Zhou Feng, University of Maryland Baltimore County 
*Yi Huang, University of Maryland Baltimore County 

Keywords: Causal inference, real world evidence, observational study, propensity score, measurement error, unconfoundedness assumption

In observational studies, propensity score approaches under Rubin causal model framework are widely used to estimate average treatment effect (ATE). However, covariate measurement error is well-known challenge using observational data drawing real world evidence due to the violation of un-confoundedness assumption. Ignoring measurement error and using naïve propensity scores lead to biased ATE estimates. Only limited causal methods are found in this area of research, and there is no literature comparing their numerical performances.
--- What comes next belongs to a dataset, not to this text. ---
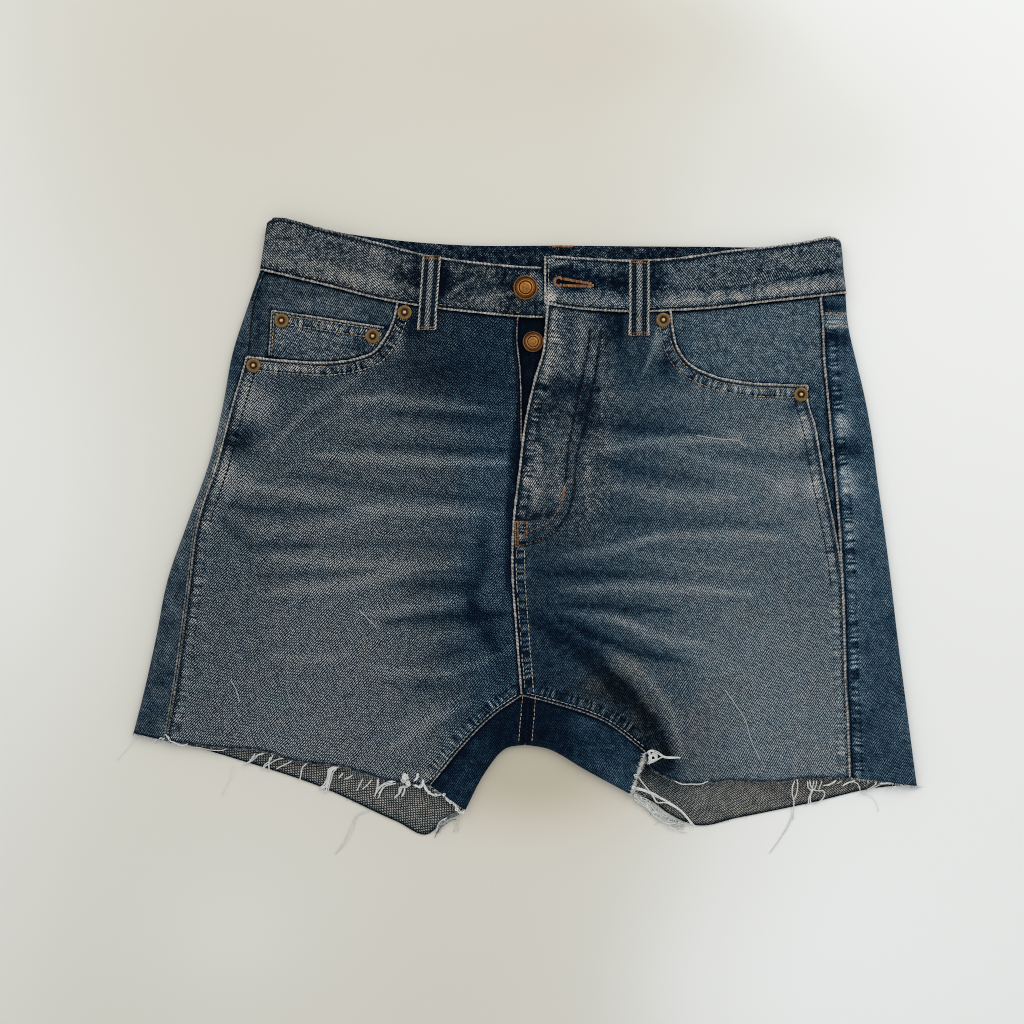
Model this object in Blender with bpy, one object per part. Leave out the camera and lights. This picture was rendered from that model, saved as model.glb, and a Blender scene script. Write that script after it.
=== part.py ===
"""Denim shorts laid flat on their back, front up, with raw frayed hems.

The legs point to -Y and the waist to +Y. "Right" and "left" are the wearer's, so the
right leg lies at -X. Sizes are in millimetres and become metres when a solid is made.
"""

import bmesh
import bpy
import numpy as np
from mathutils import Vector

MM = 0.001

# ---- driving sizes ----
CLOTH = 1.2  # one layer of denim
BAND = 2.6  # waistband: two layers and what they fold in
LOOP = 1.6  # belt loop, folded in three and pressed
GAP = 0.3  # between pieces that touch
INSET = 0.2  # what each of two sewn pieces gives up at their seam
LAYER = 0.5  # a curved piece under another curved piece
FOLD_RADIUS = 3.2  # cloth turning over at the sides and between the legs
BAND_RADIUS = 4.65  # waistband turning over at the sides
LIFT = CLOTH + GAP  # the back stands this high over its pockets and loops
LIFT_START, LIFT_RUN = 14.0, 14.0  # from a fold or hem to where the back is lifted
EASE_RUN = 22.0  # from a fold to where the front shows its own relief
WAIST_RISE, WAIST_RUN = 2.0, 22.0  # front panels rise to the thick waistband
UNDERLAP_DIP = 1.3
OVERLAP_RISE = 1.7
FLAP_RISE = 1.7

ROLL_TURNS = np.radians([0, 30, 60, 90])
BESIDE_ROLL = np.array([2.2, 4.2])  # columns that follow a roll, in its radii


def table(columns, *rows):
    """A table with named columns, one row for each section or station."""
    return dict(zip(columns.split(), np.array(rows, float).T))


# Sections of the hips, from the waist seam to the crotch. fold: the side fold; side:
# the side seam; front: the front panel's edge; seat_y and rise_y: where the section
# meets the seat seam under the shorts and the front rise seam on top.
HIP_COLUMNS = "level fold_x fold_y side_x side_y front_x front_y seat_y rise_y"
HIP_RIGHT = table(
    HIP_COLUMNS,
    (0.000, -185.8, 180.2, -182.2, 179.3, -182.2, 179.3, 161.7, 146.3),
    (0.067, -193.2, 158.9, -189.7, 158.2, -189.7, 158.2, 104.3, 127.4),
    (0.190, -205.8, 119.7, -194.9, 119.0, -194.9, 119.0, 57.4, 88.9),
    (0.283, -211.4, 88.9, -204.0, 87.5, -204.0, 87.5, 18.9, 50.4),
    (0.410, -221.2, 46.9, -215.2, 45.5, -215.2, 45.5, -26.6, 10.5),
    (0.545, -236.2, 4.9, -228.9, 2.8, -228.9, 2.8, -70.7, -31.5),
    (0.676, -250.9, -37.1, -234.8, -39.9, -234.8, -39.9, -112.0, -73.5),
    (0.803, -259.3, -79.1, -240.4, -82.6, -240.4, -82.6, -153.0, -117.6),
)
HIP_LEFT = table(
    HIP_COLUMNS,
    (0.000, 225.1, 163.8, 206.9, 160.6, 206.9, 160.6, 161.7, 153.3),
    (0.054, 226.4, 144.9, 208.6, 144.9, 208.6, 144.9, 104.3, 136.5),
    (0.136, 232.4, 116.9, 210.0, 115.5, 210.0, 115.5, 66.5, 108.5),
    (0.190, 236.9, 98.7, 211.7, 98.7, 198.1, 98.7, 42.0, 85.4),
    (0.280, 242.9, 67.9, 214.5, 67.9, 203.3, 67.9, 8.4, 57.4),
    (0.380, 247.4, 33.6, 217.7, 33.6, 209.3, 33.6, -26.6, 21.0),
    (0.480, 252.3, -1.4, 220.7, -1.4, 216.6, -1.4, -59.5, -14.7),
    (0.584, 256.9, -37.1, 222.6, -37.1, 222.1, -37.1, -89.6, -44.1),
    (0.705, 261.8, -79.1, 224.0, -79.1, 223.9, -79.1, -123.2, -82.6),
    (0.800, 266.3, -114.1, 225.0, -114.1, 225.0, -114.1, -153.0, -117.6),
)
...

We identify four approaches to compare: Battistin and Chesher’s bias correction method, MaCaffrey and Lockwood’s inverse probability weighting method, and our latent propensity score methods estimated by EM algorithm and MCMC algorithm. Systematic simulation studies are conducted to compare their performances of ACE estimation under various rationales, small vs. large measurement error, Gaussian vs. binary outcome, continuous vs. discrete underlying true covariate, small vs. large treatment effect. The simulations show that, under Gaussian outcome, bias correction method and latent propensity score using EM algorithm perform best with small and large measurement error respectively; under binary outcome, the inverse probability weighting method and the latent propensity score method using MCMC algorithm perform best with small and large measurement error respectively. This is a joint work with Zhou Feng.